■ GOAL: Find the word "materials" in the data. Return every line where it appears.

■ INFORMATION SUPPLIED:
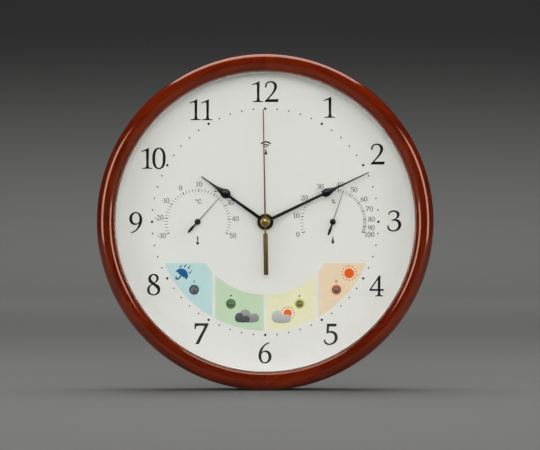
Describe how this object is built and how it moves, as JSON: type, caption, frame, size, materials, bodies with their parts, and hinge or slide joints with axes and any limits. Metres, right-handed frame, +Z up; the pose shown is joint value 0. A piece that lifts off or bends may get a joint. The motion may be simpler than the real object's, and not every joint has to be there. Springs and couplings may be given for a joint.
{
  "type": "wall clock",
  "caption": "Round wooden radio-controlled wall clock with dial thermometer, dial hygrometer and forecast lamps, hung by a keyhole plate.",
  "frame": {"origin": "on the hands' axis, in the plane of the wall behind the back rim", "axes": "+Z up, +X to the right as the dial is read, dial facing -Y, +Y into the wall"},
  "size_m": [0.32, 0.0511, 0.32],
  "materials": {
    "wood_frame": "glossy red-brown lacquer over turned wood",
    "front_glass": "clear float glass",
    "dial_spacer": "white moulded plastic",
    "dial_plate": "matt white print",
    "back_cover": "black moulded plastic, fine texture",
    "back_cover_screws": "zinc-plated steel",
    "hanger_plate": "zinc-plated steel",
    "hanger_screws": "zinc-plated steel",
    "movement_front_case": "black moulded plastic, fine texture",
    "movement_rear_case": "black moulded plastic, fine texture",
    "rear_plate": "natural acetal",
    "middle_plate": "natural acetal",
    "arbor_bush": "satin brass",
    "rubber_washer": "soft rubber",
    "fixing_nut": "satin brass",
    "second_wheel": "natural acetal",
    "second_drive_wheel": "natural acetal",
    "second_rotor": "bonded magnet with acetal pinion",
    "second_stator": "stamped soft iron",
    "second_coil": "enamelled copper wire",
    "minute_wheel": "natural acetal",
    "minute_drive_wheel": "natural acetal",
    "minute_relay_wheel": "natural acetal",
    "minute_rotor": "bonded magnet with acetal pinion",
    "minute_stator": "stamped soft iron",
    "minute_coil": "enamelled copper wire",
    "motion_wheel": "natural acetal",
    "hour_wheel": "natural acetal",
    "circuit_board": "green solder mask on glass-fibre board",
    "quartz_crystal": "nickel-plated can",
    "ferrite_antenna": "ground ferrite",
    "antenna_coil": "enamelled copper wire",
    "battery_cell": "plain dark wrapper on a steel can",
    "battery_contact_positive": "zinc-plated steel",
    "battery_contact_negative": "zinc-plated steel",
    "reset_button": "red moulded plastic",
    "receive_button": "white moulded plastic",
    "set_button": "white moulded plastic",
    "hour_hand": "black enamel on sheet metal",
    "minute_hand": "black enamel on sheet metal",
    "second_hand": "gold lacquer on sheet metal",
    "hand_cap": "satin brass",
    "thermometer_bracket": "white moulded plastic",
    "thermometer_coil": "stamped soft iron",
    "thermometer_needle": "black enamel on sheet metal",
    "hygrometer_bracket": "white moulded plastic",
    "hygrometer_coil": "satin brass",
    "hygrometer_needle": "black enamel on sheet metal",
    "forecast_board": "green solder mask on glass-fibre board",
    "pressure_sensor": "nickel-plated can",
    "forecast_battery_box": "black moulded plastic, fine texture",
    "forecast_cells": "plain dark wrapper on a steel can",
    "forecast_contacts": "zinc-plated steel",
    "battery_door": "black moulded plastic, fine texture",
    "lamp_rain": "clear tinted lens",
    "lamp_falling": "clear tinted lens",
    "lamp_rising": "clear tinted lens",
    "lamp_fair": "clear tinted lens"
  },
  "bodies": {
    "case": {"wood_frame": "wood_frame", "front_glass": "front_glass", "dial_spacer": "dial_spacer", "dial_plate": "dial_plate", "back_cover": "back_cover", "back_cover_screws": "back_cover_screws", "hanger_plate": "hanger_plate", "hanger_screws": "hanger_screws", "movement_front_case": "movement_front_case", "movement_rear_case": "movement_rear_case", "rear_plate": "rear_plate", "middle_plate": "middle_plate", "arbor_bush": "arbor_bush", "rubber_washer": "rubber_washer", "fixing_nut": "fixing_nut", "second_stator": "second_stator", "second_coil": "second_coil", "minute_stator": "minute_stator", "minute_coil": "minute_coil", "circuit_board": "circuit_board", "quartz_crystal": "quartz_crystal", "ferrite_antenna": "ferrite_antenna", "antenna_coil": "antenna_coil", "battery_cell": "battery_cell", "battery_contact_positive": "battery_contact_positive", "battery_contact_negative": "battery_contact_negative", "thermometer_bracket": "thermometer_bracket", "thermometer_coil": "thermometer_coil", "hygrometer_bracket": "hygrometer_bracket", "hygrometer_coil": "hygrometer_coil", "forecast_board": "forecast_board", "pressure_sensor": "pressure_sensor", "forecast_battery_box": "forecast_battery_box", "forecast_cells": "forecast_cells", "forecast_contacts": "forecast_contacts", "lamp_rain": "lamp_rain", "lamp_falling": "lamp_falling", "lamp_rising": "lamp_rising", "lamp_fair": "lamp_fair"},
    "second_hand_body": {"second_hand": "second_hand", "hand_cap": "hand_cap", "second_wheel": "second_wheel"},
    "second_drive_body": {"second_drive_wheel": "second_drive_wheel"},
    "second_rotor_body": {"second_rotor": "second_rotor"},
    "minute_hand_body": {"minute_hand": "minute_hand", "minute_wheel": "minute_wheel"},
    "minute_drive_body": {"minute_drive_wheel": "minute_drive_wheel"},
    "minute_relay_body": {"minute_relay_wheel": "minute_relay_wheel"},
    "minute_rotor_body": {"minute_rotor": "minute_rotor"},
    "motion_body": {"motion_wheel": "motion_wheel"},
    "hour_hand_body": {"hour_hand": "hour_hand", "hour_wheel": "hour_wheel"},
    "thermometer_body": {"thermometer_needle": "thermometer_needle"},
    "hygrometer_body": {"hygrometer_needle": "hygrometer_needle"},
    "reset_button_body": {"reset_button": "reset_button"},
    "receive_button_body": {"receive_button": "receive_button"},
    "set_button_body": {"set_button": "set_button"},
    "battery_door_body": {"battery_door": "battery_door"}
  },
  "joints": [
    {"name": "second_hand_turn", "type": "hinge", "parent": "case", "child": "second_hand_body", "pos_m": [0, -0.02, 0], "axis": [0, 1, 0], "continuous": true},
    {"name": "second_drive_turn", "type": "hinge", "parent": "case", "child": "second_drive_body", "pos_m": [-0.00851, -0.02, -0.0015], "axis": [0, 1, 0], "continuous": true},
    {"name": "second_rotor_turn", "type": "hinge", "parent": "case", "child": "second_rotor_body", "pos_m": [-0.01391, -0.02, -0.00793], "axis": [0, 1, 0], "continuous": true},
    {"name": "minute_hand_turn", "type": "hinge", "parent": "case", "child": "minute_hand_body", "pos_m": [0, -0.02, 0], "axis": [0, 1, 0], "continuous": true},
    {"name": "minute_drive_turn", "type": "hinge", "parent": "case", "child": "minute_drive_body", "pos_m": [0.01103, -0.02, -0.00194], "axis": [0, 1, 0], "continuous": true},
    {"name": "minute_relay_turn", "type": "hinge", "parent": "case", "child": "minute_relay_body", "pos_m": [0.01886, -0.02, -0.0056], "axis": [0, 1, 0], "continuous": true},
    {"name": "minute_rotor_turn", "type": "hinge", "parent": "case", "child": "minute_rotor_body", "pos_m": [0.01404, -0.02, -0.01248], "axis": [0, 1, 0], "continuous": true},
    {"name": "motion_turn", "type": "hinge", "parent": "case", "child": "motion_body", "pos_m": [-0.00679, -0.02, 0.00679], "axis": [0, 1, 0], "continuous": true},
    {"name": "hour_hand_turn", "type": "hinge", "parent": "case", "child": "hour_hand_body", "pos_m": [0, -0.02, 0], "axis": [0, 1, 0], "continuous": true},
    {"name": "thermometer_turn", "type": "hinge", "parent": "case", "child": "thermometer_body", "pos_m": [-0.0645, -0.02, 0], "axis": [0, 1, 0], "range_deg": [-153.4, 69.8], "stiffness_Nm_per_rad": 0.0002, "deforming": ["thermometer_coil"]},
    {"name": "hygrometer_turn", "type": "hinge", "parent": "case", "child": "hygrometer_body", "pos_m": [0.0645, -0.02, 0], "axis": [0, 1, 0], "range_deg": [-128.2, 90.7], "stiffness_Nm_per_rad": 0.0002, "deforming": ["hygrometer_coil"]},
    {"name": "reset_press", "type": "slide", "parent": "case", "child": "reset_button_body", "axis": [0, -1, 0], "range_m": [0, 0.0007], "stiffness_N_per_m": 1500},
    {"name": "receive_press", "type": "slide", "parent": "case", "child": "receive_button_body", "axis": [0, -1, 0], "range_m": [0, 0.0007], "stiffness_N_per_m": 1500},
    {"name": "set_press", "type": "slide", "parent": "case", "child": "set_button_body", "axis": [0, -1, 0], "range_m": [0, 0.0007], "stiffness_N_per_m": 1500},
    {"name": "battery_door_lift", "type": "slide", "parent": "case", "child": "battery_door_body", "axis": [0, 1, 0], "range_m": [0, 0.03]}
  ],
  "couplings": [
    {"joint": "second_drive_turn", "follows": "second_hand_turn", "ratio": -5},
    {"joint": "second_rotor_turn", "follows": "second_hand_turn", "ratio": 30},
    {"joint": "minute_drive_turn", "follows": "minute_hand_turn", "ratio": -6},
    {"joint": "minute_relay_turn", "follows": "minute_hand_turn", "ratio": 30},
    {"joint": "minute_rotor_turn", "follows": "minute_hand_turn", "ratio": -180},
    {"joint": "motion_turn", "follows": "minute_hand_turn", "ratio": -0.33333},
    {"joint": "hour_hand_turn", "follows": "minute_hand_turn", "ratio": 0.083333}
  ]
}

■ CORRECT OUTPUT:
Describe how this object is built and how it moves, as JSON: type, caption, frame, size, materials, bodies with their parts, and hinge or slide joints with axes and any limits. Metres, right-handed frame, +Z up; the pose shown is joint value 0. A piece that lifts off or bends may get a joint. The motion may be simpler than the real object's, and not every joint has to be there. Springs and couplings may be given for a joint.
  "materials": {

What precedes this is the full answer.